Software AG Products 10.11 | Administrating API Gateway | High Availability, Disaster Recovery, and Fault Tolerance | High Availability and Fault Tolerance | How does Cross-DC Support Detect Data Center Failures?
 
How does Cross-DC Support Detect Data Center Failures?
 
How Do I Monitor the Health Status of the Data Center?
All the data centers are connected together to form a consistent hash ring using gRPC channel. The consistent hash ring is maintained properly with the help of Gossiping protocol. Using Gossiping protocol, API Gateway detects the failure of nodes. Here nodes represent the data centers.
This is how the Gossiping protocol works in Cross-DC support in active-active mode. Each node sends and receives gossip between one another to ensure that they are up and running. Each node has a vector of elements. For example, if there are n nodes in a ring then each node has a vector with n elements.
Each node sends and receives gossips with one another. When a node receives a gossip, it compares the received vector element value with the existing vector element value and replaces the vector element of the received node with the maximum value. When the vector element value is replaced, then that particular time frame gets captured. If the last updated time interval happens to be greater than permissible time interval between two consecutive gossips (that you define in the pg_Dataspace_TimeToFail extended settings), then that particular node is marked as dead. If the last updated time interval is twice as that of permissible time interval, then that particular node is removed from the ring. When the dead nodes are up, the Gossiping protocol detects them and rehashes the nodes.

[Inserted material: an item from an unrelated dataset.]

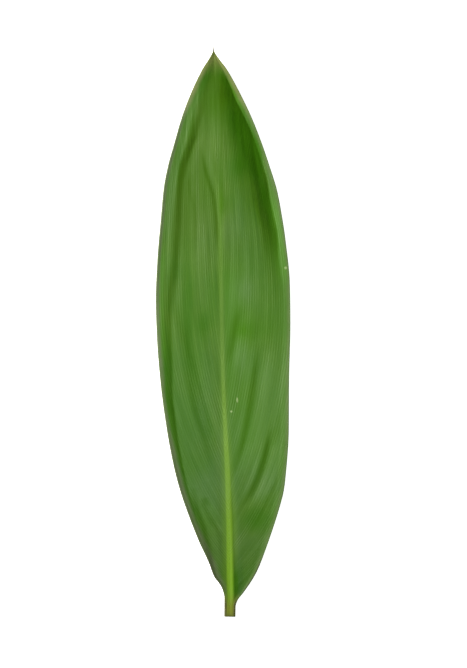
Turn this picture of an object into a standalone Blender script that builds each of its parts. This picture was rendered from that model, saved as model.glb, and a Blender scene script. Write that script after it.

As in active-active mode, the hot standby mode also uses consistent hash ring and Gossiping protocol to detect the failure of nodes. But in the hot standby mode there are only two nodes in the ring. In hot standby mode, if the primary node goes down, the API Gateway administrator receives a notification and reconfigures the load balancer with the secondary node details. Hence, the secondary node handles the client request. When the primary node is restored back, the node gets added to the ring automatically. If the secondary node goes down, when the primary is active, then the secondary node is removed from the ring. When the secondary is restored it gets added to ring automatically.